As your child’s personality develops and their vocabulary grows, converse with them outside of their tantrums about their feelings, and ask them what they feel might help. Together, you can add to the tool box over time, and reach for options when it’s needed.
An ineffective way for parents to deal with temper tantrums is to have one themselves.
Most of all, I learned from fellow moms and experts, who hear from many parents about their child’s tantrums, that effectively dealing with tantrums is more about dealing with myself than my child. Children will throw tantrums no matter what. As Mahan shared, it’s developmentally appropriate for children to cycle through a season of tantrums. Nothing is wrong. In fact, everything is right!
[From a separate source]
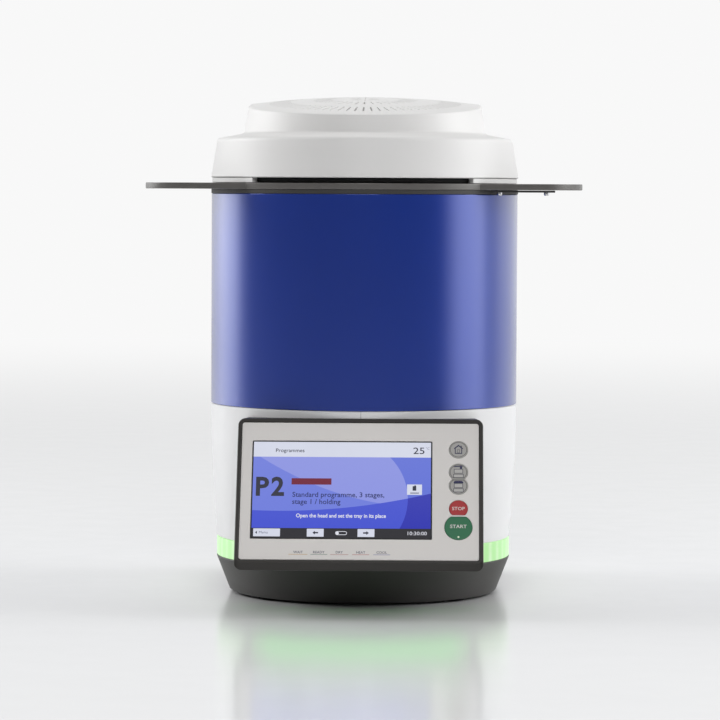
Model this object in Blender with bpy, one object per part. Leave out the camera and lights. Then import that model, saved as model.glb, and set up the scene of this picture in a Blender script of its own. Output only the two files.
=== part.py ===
"""Bench-top dental furnace with a lifting head, built as an assembly of separate pieces.

Metres, +Z up. The origin lies on the bench under the middle of the furnace, on the axis of the
firing chamber, and the front with its leaning control panel faces -Y.
"""

import math

import bmesh
import bpy
from mathutils import Matrix, Vector

# Clearances shared by the whole assembly
SEAT_GAP = 0.0003
RUNNING_GAP = 0.0005
CUT_OVERRUN = 0.002
SMOOTH_ANGLE = math.radians(35)

# Plan of the body: half round at the front, straight sides, rounded rear corners
BODY_RADIUS = 0.140
REAR_EXTENSION = 0.060
LEAST_CORNER_RADIUS = 0.004
FRONT_STEPS = 28
CORNER_STEPS = 4
ROUND_STEPS = 16
SMALL_ROUND_STEPS = 8

# Rubber feet
FOOT_HEIGHT = 0.002
FOOT_RADIUS = 0.013
FOOT_TOP_RADIUS = 0.011
FRONT_FOOT_INSET = 0.034
FRONT_FOOT_ANGLE = math.radians(49)
REAR_FOOT_INSET = 0.050

# Base tray
BASE_HEIGHT = 0.0322
BASE_BOTTOM_INSET = 0.018
BASE_TOP_INSET = 0.0054
BASE_WALL = 0.003
BASE_FLOOR = 0.003
BASE_BOSS_RADIUS = 0.005
BASE_BOSS_INSET = 0.034
INTAKE_SLOT_COUNT = 9
INTAKE_SLOT_LENGTH = 0.050
INTAKE_SLOT_WIDTH = 0.004
INTAKE_SLOT_PITCH = 0.010
INTAKE_FIELD_Y = 0.030

# Status light ring and the LED strip behind it
LIGHT_HEIGHT = 0.0169
LIGHT_INSET = 0.006
LIGHT_WALL = 0.003
LED_STRIP_THICKNESS = 0.0012
LED_STRIP_HEIGHT = 0.010
LED_STRIP_LIFT = 0.003

# White lower housing, in two halves that meet on the front and rear centre lines
LOWER_HEIGHT = 0.1217
LOWER_TAPER = 0.006
LOWER_REAR_INSET = 0.002
LOWER_WALL = 0.003
LOWER_HEIGHT_SHARES = (0.0, 0.2, 0.45, 0.72, 1.0)
LOWER_TAPER_SHARES = (1.0, 0.66, 0.34, 0.1, 0.0)
SEAM_GAP = 0.0004
CABLE_WINDOW_HALF_WIDTH = 0.060
CABLE_WINDOW_HEIGHT = 0.060
CABLE_WINDOW_DEPTH = 0.060
CABLE_WINDOW_SILL = 0.028

# Rear panel, flush in an opening of the lower housing
REAR_PANEL_HALF_WIDTH = 0.078
REAR_PANEL_MARGIN = 0.002
REAR_PANEL_SILL = 0.010
REAR_PANEL_HEAD = 0.0097
REAR_PANEL_THICKNESS = 0.002

# Chassis plate
CHASSIS_THICKNESS = 0.002
CHASSIS_INSET = 0.014
CHASSIS_LIFT = 0.006

# Upper jacket
JACKET_HEIGHT = 0.191
JACKET_WALL = 0.002

# Body collar and cooling plate with its two wings
COLLAR_THICKNESS = 0.0034
COLLAR_OVERHANG = 0.0003
PLATE_THICKNESS = 0.0055
PLATE_OVERHANG = 0.001
WING_HALF_SPAN = 0.1973
WING_HALF_DEPTH = 0.095
WING_CORNER_RADIUS = 0.052
WING_CORNER_STEPS = 8

# Tray bracket under the right wing
BRACKET_COLLAR_GAP = 0.0024
BRACKET_TIP_MARGIN = 0.026
BRACKET_WIDTH = 0.012
BRACKET_THICKNESS = 0.0018
BRACKET_EDGE = 0.0095
BRACKET_SCREW_INSET = 0.0075
BRACKET_SCREW_HEAD_RADIUS = 0.0024
BRACKET_SCREW_HEAD_HEIGHT = 0.0027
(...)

They’re experiencing emotions, and we’re merely tasked with coaching them through those feelings. “An ineffective way for parents to deal with temper tantrums is to have one themselves,” Mahan implores parents. “Getting angry with and/or yelling at your kid over their temper tantrum only models bad behavior and establishes an unhealthy pattern.” So, as embarrassing and overwhelming as your child’s tantrum can be, keep yourself centered.
Finally, Stitt gives parents a bit of hope when they feel lost in the tunnel of tantrums: “Reminding yourself that tantrums peak around 4 years old and then taper off might help you stay calm until the storm has passed!” Hold strong, moms and dads, temper tantrums won’t be around forever! Then again, don’t hold your breath for your child’s fifth birthday, since every child is different.